А РАНХиГС это много политических игроков под брендом одного университета и так далее. Значит, тогда, если мы видим, что здесь есть движуха, здесь есть какая-то встреча интереса политизированной студенческой аудитории и профессорского костяка, который в общем не отреагировал на это «Бу-бу-бу, мы вас всех отчислим», а сказали «Ребята, вы можете этим заниматься, но давайте искать какие-то точки соприкосновения», то есть какие-то точки соприкосновения между студенчеством и профессурой, ректоратом и так далее, чтобы не было вот этих историй. Сейчас же идет опознание по «Оку», по «Призме» и по всем вот этим вещам, это же известно, чем закончится. Это значит, что через неделю, через две в учебную часть «Вышки», РАНХиГСа придут четыреста опознаний, на каждое из которых ректоры должны будут в ФСБ, МВД, или в СК отвечать, что они по поводу этих студентов сделали. Вот к этому надо готовиться тогда уже. 

Вот к этому непонятно, готовится ли кто-то всерьез, помимо самих вузов. 

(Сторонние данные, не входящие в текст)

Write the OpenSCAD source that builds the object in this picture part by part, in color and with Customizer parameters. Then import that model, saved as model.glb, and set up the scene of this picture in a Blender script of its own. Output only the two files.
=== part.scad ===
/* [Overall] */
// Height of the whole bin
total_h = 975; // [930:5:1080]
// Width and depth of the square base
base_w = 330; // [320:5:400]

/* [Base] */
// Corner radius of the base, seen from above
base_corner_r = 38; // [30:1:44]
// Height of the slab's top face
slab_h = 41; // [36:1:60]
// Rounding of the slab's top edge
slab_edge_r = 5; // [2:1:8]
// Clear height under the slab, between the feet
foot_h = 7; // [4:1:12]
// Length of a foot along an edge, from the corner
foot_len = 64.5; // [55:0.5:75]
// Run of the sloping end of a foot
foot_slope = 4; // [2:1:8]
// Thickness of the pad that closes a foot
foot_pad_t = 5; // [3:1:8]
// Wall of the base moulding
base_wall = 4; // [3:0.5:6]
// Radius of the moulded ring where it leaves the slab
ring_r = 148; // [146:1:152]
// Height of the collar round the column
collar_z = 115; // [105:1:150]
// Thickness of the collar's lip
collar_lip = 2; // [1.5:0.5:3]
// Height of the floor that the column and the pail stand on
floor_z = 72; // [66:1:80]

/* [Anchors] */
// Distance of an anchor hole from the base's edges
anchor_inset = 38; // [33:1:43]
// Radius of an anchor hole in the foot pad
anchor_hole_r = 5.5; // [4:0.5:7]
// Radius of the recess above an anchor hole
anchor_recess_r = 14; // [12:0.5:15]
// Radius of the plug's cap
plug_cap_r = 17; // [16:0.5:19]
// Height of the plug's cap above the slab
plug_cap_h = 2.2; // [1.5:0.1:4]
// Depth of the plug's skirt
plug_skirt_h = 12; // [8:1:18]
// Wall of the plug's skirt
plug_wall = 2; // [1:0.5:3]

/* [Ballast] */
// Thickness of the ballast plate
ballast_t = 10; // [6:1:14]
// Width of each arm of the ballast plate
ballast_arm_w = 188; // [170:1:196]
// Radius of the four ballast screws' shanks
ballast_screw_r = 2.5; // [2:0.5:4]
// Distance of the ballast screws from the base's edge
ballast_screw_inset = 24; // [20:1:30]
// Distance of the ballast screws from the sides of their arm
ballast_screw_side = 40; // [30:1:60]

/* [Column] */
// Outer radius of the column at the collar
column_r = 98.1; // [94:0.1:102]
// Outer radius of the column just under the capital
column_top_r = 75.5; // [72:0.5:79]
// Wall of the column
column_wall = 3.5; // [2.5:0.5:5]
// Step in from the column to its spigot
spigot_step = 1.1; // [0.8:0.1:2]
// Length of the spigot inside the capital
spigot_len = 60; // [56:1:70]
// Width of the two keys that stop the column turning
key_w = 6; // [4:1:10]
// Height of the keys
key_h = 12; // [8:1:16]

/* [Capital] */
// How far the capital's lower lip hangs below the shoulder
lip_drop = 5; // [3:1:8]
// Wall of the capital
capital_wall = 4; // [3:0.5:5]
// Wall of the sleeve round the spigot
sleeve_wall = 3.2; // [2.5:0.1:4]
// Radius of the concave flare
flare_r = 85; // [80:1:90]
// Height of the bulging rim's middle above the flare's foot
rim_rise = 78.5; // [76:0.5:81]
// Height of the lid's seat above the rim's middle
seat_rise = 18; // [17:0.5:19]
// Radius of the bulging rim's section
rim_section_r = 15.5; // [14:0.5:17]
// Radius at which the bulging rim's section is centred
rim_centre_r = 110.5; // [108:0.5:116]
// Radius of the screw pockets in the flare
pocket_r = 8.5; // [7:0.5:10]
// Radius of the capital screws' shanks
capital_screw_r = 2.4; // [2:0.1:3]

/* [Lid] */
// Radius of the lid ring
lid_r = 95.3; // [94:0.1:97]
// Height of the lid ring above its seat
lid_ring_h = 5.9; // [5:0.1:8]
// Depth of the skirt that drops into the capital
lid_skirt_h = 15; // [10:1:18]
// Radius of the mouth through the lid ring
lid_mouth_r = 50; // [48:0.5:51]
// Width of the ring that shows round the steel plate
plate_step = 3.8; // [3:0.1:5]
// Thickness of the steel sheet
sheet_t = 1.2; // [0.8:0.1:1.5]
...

Если мы сейчас принимаем позицию Высшей школы экономики, которая говорит «Мы помогаем студентам, университет вне политики». А что с профессурой с вашей тогда делать? Если университет вне политики, то что у нас тогда весь август высказываются очень многие уважаемые люди, с разными мнениями. Есть мнения одних, есть мнения других, может быть, как-то поговорить на эту тему? Потому что ведь университет это не собственность Кузьминова, не собственность студентов тоже, с другой стороны. Университет немножко более сложное образование. Конечно, не надо это делать, как Навальный — пусть каждый студент «Вышки» и «Бауманки» знает, что их товарищи сидят в тюрьме. Но, дорогой друг, если бы ты занимался кружковым движением у студентов, следил бы за леваками, а их там много, это серьезные ребята, если бы ты с ними работал, ты бы имел право делать такие заявления. А то, что к тебе пришли из другой вселенной люди, тебя поддержали, а теперь ты говоришь, нет, пусть они все придут, нет, это неправильно, так тоже делать нельзя.

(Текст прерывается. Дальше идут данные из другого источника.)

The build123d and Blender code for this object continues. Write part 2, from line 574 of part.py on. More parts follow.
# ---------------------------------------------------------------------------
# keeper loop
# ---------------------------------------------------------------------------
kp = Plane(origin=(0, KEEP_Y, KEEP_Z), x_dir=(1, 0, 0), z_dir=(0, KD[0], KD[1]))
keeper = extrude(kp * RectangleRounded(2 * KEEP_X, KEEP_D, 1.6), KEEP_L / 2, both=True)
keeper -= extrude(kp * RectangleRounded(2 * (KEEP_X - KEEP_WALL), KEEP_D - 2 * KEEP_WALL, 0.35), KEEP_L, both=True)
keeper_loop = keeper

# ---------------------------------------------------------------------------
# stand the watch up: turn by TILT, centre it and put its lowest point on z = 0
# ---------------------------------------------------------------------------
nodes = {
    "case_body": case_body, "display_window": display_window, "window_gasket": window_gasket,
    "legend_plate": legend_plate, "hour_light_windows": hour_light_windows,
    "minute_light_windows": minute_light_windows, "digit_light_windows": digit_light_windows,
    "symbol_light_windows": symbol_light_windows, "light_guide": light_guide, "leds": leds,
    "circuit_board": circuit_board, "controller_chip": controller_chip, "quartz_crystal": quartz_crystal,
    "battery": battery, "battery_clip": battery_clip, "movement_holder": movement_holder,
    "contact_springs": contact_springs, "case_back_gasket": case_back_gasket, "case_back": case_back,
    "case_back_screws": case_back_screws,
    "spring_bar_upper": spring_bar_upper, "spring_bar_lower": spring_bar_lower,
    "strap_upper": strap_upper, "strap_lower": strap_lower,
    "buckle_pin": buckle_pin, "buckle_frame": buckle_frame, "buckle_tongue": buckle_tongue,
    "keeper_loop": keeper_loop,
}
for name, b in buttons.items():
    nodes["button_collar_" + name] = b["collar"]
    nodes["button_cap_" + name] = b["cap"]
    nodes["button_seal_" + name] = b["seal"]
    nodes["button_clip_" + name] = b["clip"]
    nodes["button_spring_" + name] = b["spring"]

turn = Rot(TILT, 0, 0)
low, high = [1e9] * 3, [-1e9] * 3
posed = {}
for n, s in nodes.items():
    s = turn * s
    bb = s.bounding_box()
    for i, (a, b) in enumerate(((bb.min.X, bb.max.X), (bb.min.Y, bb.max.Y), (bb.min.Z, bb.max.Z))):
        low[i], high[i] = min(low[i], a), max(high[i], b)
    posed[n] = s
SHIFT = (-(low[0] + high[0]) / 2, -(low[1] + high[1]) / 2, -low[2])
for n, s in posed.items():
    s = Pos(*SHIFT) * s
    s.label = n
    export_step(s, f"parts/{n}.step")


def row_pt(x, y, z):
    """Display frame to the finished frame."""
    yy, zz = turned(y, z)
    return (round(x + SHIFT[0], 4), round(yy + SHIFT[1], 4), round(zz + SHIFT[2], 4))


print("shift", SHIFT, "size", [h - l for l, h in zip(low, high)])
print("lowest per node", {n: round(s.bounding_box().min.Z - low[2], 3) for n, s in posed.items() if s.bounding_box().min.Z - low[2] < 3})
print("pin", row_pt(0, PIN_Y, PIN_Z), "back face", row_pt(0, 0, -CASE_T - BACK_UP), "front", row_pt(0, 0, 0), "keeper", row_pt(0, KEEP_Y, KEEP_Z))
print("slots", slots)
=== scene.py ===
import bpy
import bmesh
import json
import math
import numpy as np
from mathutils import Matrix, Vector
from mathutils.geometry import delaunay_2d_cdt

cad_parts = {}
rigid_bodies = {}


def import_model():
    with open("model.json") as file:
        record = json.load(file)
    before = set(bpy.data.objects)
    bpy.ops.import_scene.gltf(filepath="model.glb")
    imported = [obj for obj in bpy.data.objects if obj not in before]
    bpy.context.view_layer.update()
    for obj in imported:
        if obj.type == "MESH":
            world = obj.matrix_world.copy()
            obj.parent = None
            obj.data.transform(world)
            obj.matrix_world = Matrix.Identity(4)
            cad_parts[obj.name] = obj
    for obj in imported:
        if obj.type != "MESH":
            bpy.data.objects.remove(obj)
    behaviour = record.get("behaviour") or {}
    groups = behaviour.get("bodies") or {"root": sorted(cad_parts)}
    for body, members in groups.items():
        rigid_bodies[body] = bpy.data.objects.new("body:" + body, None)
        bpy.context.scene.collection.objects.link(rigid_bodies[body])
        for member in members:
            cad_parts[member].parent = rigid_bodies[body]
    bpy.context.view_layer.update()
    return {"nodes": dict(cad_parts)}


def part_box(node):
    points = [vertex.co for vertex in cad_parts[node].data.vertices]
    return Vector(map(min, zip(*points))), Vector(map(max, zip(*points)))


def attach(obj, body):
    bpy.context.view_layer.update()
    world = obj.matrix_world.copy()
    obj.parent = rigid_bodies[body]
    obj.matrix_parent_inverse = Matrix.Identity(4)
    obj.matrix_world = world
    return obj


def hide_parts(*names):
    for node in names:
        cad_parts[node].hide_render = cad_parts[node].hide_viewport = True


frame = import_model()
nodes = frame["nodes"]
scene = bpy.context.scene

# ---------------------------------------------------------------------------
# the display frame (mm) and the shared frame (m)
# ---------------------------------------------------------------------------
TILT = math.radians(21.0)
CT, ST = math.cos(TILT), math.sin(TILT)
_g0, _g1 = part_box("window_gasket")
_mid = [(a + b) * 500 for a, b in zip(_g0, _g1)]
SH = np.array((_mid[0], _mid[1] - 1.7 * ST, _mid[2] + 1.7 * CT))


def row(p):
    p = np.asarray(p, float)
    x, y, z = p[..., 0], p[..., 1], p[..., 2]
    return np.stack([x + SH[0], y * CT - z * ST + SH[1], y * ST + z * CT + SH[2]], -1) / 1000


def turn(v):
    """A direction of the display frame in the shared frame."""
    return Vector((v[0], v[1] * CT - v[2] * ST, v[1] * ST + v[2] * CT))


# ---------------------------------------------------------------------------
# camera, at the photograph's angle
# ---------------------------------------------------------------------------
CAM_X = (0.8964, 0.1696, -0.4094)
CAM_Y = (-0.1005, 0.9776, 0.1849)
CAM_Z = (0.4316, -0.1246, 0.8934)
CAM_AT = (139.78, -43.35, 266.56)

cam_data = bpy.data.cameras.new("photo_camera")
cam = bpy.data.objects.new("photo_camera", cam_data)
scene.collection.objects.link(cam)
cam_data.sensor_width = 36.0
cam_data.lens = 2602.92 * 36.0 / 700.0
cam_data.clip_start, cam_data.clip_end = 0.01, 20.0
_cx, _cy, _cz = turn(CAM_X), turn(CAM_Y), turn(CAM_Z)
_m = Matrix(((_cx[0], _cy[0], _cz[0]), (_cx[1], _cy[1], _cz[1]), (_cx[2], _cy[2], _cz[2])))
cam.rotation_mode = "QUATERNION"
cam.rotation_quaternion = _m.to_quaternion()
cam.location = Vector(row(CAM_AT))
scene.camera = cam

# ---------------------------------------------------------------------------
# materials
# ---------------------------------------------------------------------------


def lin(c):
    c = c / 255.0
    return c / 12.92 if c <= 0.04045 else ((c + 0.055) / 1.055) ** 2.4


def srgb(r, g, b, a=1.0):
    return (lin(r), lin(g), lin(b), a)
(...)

Мы начали говорить о людях, которые хотят каких-то перемен, о людях внутри элиты. У нас были разные сигналы за это время. Заявление Чемезова было неожиданным, я не помню, когда последний раз Чемезов высказывался таким образом громко про какие-то дела, не касающиеся его напрямую. Но у нас было заявление сенаторов, это был менее громкий, наверное, кейс, потому что Чемезов действительно не так часто появляется. Что это значит, что это за сигналы? Видите ли вы какие-то параллели между этими сигналами и тем как бы очень формальным каким-то, до какого-то момента было ощущение, что гайки закручиваются с какой-то бешеной скоростью, потом возникла такая минимальная возможность вздохнуть просто, они перестали забирать пачками людей каждый день. Перестали приходить эти новости, возникло ощущение, господи, все равно ужас, но как-то сейчас хотя бы передохнем. Есть ли между этими высказываниями и развитием событий какая-то корреляция, и вообще что с этими высказываниями?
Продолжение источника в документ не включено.